Kansas City’s historic home, Union Station — nearly a year since the passing of Henry Bloch and as an extension of its KANSAS CITY STRONG campaign — will turn on the majestic Henry Wollman Bloch Fountain followed by a spectacular blue light display beginning Monday, April 6 at 7:45 PM.
“As Mr. Bloch stood for determination and a strong sense of community purpose, it seems most appropriate to time the fountain season to coincide with our weeklong salute to our brave healthcare community and first responders,” George Guastello, Union Station president and CEO, said. “Union Station and the Bloch fountain will shine in a stunning blue as a salute to those on the front lines of our battle with COVID-19. Last week, we saluted our fearless healthcare community. This coming week, we add the remarkable men and women of our first responder family. This will be done in solidarity with the national #LIGHTITBLUE campaign kicking off this Thursday across the country.”
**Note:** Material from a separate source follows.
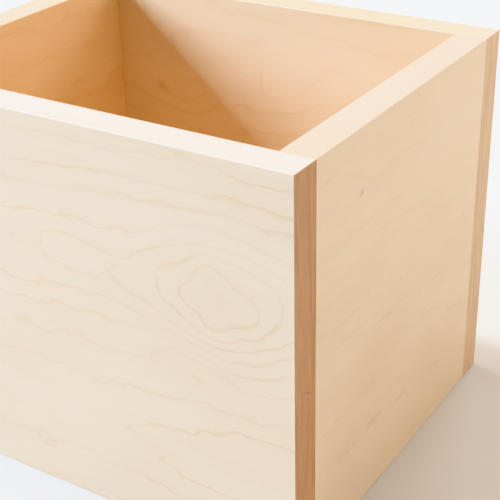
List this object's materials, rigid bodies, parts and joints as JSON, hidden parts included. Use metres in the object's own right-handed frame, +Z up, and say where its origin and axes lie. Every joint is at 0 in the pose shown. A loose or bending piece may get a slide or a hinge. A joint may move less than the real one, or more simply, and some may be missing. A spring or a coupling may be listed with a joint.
{
  "type": "open-topped wooden box",
  "caption": "Open-topped solid maple box: full-width front and back boards butt-jointed over the side boards, hidden dowel pins and a floating bottom panel in a groove.",
  "frame": {"origin": "on the table, under the middle of the box", "axes": "+X to the right along the front board, +Y from the front board to the back board, +Z up"},
  "size_m": [0.26, 0.216, 0.21],
  "materials": {
    "maple_front": "bare sanded maple, flat-sawn, pale cream",
    "maple_back": "bare sanded maple, flat-sawn",
    "maple_left": "bare sanded maple",
    "maple_right": "bare sanded maple, nearly plain",
    "maple_bottom": "bare sanded maple",
    "beech_dowel": "bare fluted beech"
  },
  "bodies": {
    "root": {"front_panel": "maple_front", "back_panel": "maple_back", "left_panel": "maple_left", "right_panel": "maple_right", "bottom_panel": "maple_bottom", "dowel_front_left_1": "beech_dowel", "dowel_front_left_2": "beech_dowel", "dowel_front_left_3": "beech_dowel", "dowel_front_left_4": "beech_dowel", "dowel_front_right_1": "beech_dowel", "dowel_front_right_2": "beech_dowel", "dowel_front_right_3": "beech_dowel", "dowel_front_right_4": "beech_dowel", "dowel_back_left_1": "beech_dowel", "dowel_back_left_2": "beech_dowel", "dowel_back_left_3": "beech_dowel", "dowel_back_left_4": "beech_dowel", "dowel_back_right_1": "beech_dowel", "dowel_back_right_2": "beech_dowel", "dowel_back_right_3": "beech_dowel", "dowel_back_right_4": "beech_dowel"}
  },
  "joints": []
}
Every April, the City of Fountains Foundation recognizes the important role Kansas City’s fountains play across our metro landscape. This year, to celebrate the spirit of KANSAS CITY STRONG, Union Station will kick off the fountain season with a building and fountain light show.
The historic building will be bathed in blue and white lights and feature the words “KANSAS CITY STRONG” – Unions Station’s citywide battle cry – shining on the historic south-facing exterior. Beginning Tuesday, April 7th, the Henry Wollman Bloch Fountain will run shows daily from Noon – 10PM. Union Station is not encouraging guests to visit the fountain. Rather, guests can watch via Facebook live Monday, April 6 at 7:45 PM on Union Station’s Facebook page.
About the Henry Wollman Bloch Fountain:
This gift to the city in the name of the co-founder of H&R Block, Inc is located at Pershing & Main Streets between Union Station and the Liberty Memorial. It features 232 jets arranged in three concentric rings within an ellipse of black granite. A thin sheen of water on the flat granite creates a mirror to reflect the monumental architecture on either side. A computer choreographs an ever-changing pattern of display. The fountain was designed by WET Design, the designers of the Bellagio fountains in Las Vegas.